Given request -> Extract the first line through the line containing "wasm.setup();" from the listing below, exactly as written.

[A run of records]

________________________________________

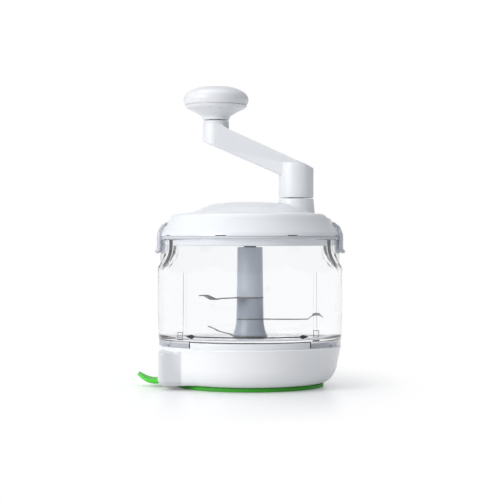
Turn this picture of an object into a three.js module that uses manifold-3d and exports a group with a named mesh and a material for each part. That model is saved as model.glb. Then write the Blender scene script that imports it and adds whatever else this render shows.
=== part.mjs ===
// Hand cranked food processor, in millimetres, +Z up, viewer at -Y.
// The origin is the middle of the suction cup's underside, on the bowl's axis.
import * as THREE from 'three';
import { mergeVertices } from 'three/addons/utils/BufferGeometryUtils.js';
import Module from 'manifold-3d';

const wasm = await Module();
wasm.setup();

// Shared clearances and counts
const clearance = 0.3;
const overrun = 1;
const wideFacets = 48;
const middleFacets = 24;
const smallFacets = 10;
const sectorStep = 6;
const right = 1;
const left = -1;

// Bowl's width, which the base, the lid and the blades follow
const bowlRadius = 74.8;
const bowlFootInset = 0.9;
const bowlFootRadius = bowlRadius - bowlFootInset;
const bowlWall = 2.8;
const bowlInnerRadius = bowlRadius - bowlWall;

// Base and its suction cup
const baseInset = 0.8;
const baseRadius = bowlRadius - baseInset;
const cupInset = 14.4;
const cupRadius = baseRadius - cupInset;
const cupThickness = 3;
const cupStemRadius = 10;
const cupStemRise = 8.5;
const cupStemTop = cupThickness + cupStemRise;
const cupBoreRadius = 6.5;
const cupFloorRise = 1.3;
const cupFloor = cupThickness + cupFloorRise;
const baseHeight = 30;
const baseWall = 2.4;
const baseOutlineShares = [
  [0.8, 0], [0.845, 0.04], [0.899, 0.157], [0.942, 0.357], [0.961, 0.58], [0.987, 0.89], [1, 1],
];
const baseBottom = cupThickness + clearance;
const baseTop = baseBottom + baseHeight;
const housingInset = 1.5;
const housingReach = baseRadius - housingInset;
const housingSideInset = 28.5;
const housingHalfWidth = baseRadius - housingSideInset;
const housingInnerReach = 30;
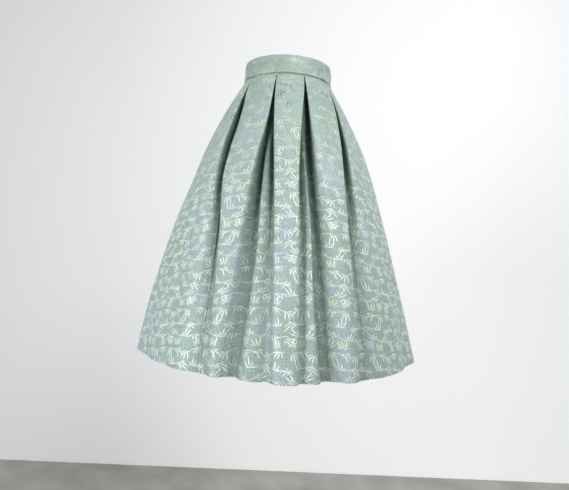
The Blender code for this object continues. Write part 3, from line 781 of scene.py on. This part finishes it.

________________________________________

Exercise answer ->
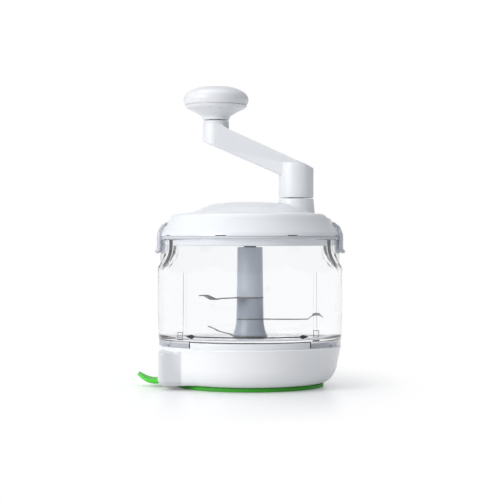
Turn this picture of an object into a three.js module that uses manifold-3d and exports a group with a named mesh and a material for each part. That model is saved as model.glb. Then write the Blender scene script that imports it and adds whatever else this render shows.
=== part.mjs ===
// Hand cranked food processor, in millimetres, +Z up, viewer at -Y.
// The origin is the middle of the suction cup's underside, on the bowl's axis.
import * as THREE from 'three';
import { mergeVertices } from 'three/addons/utils/BufferGeometryUtils.js';
import Module from 'manifold-3d';

const wasm = await Module();
wasm.setup();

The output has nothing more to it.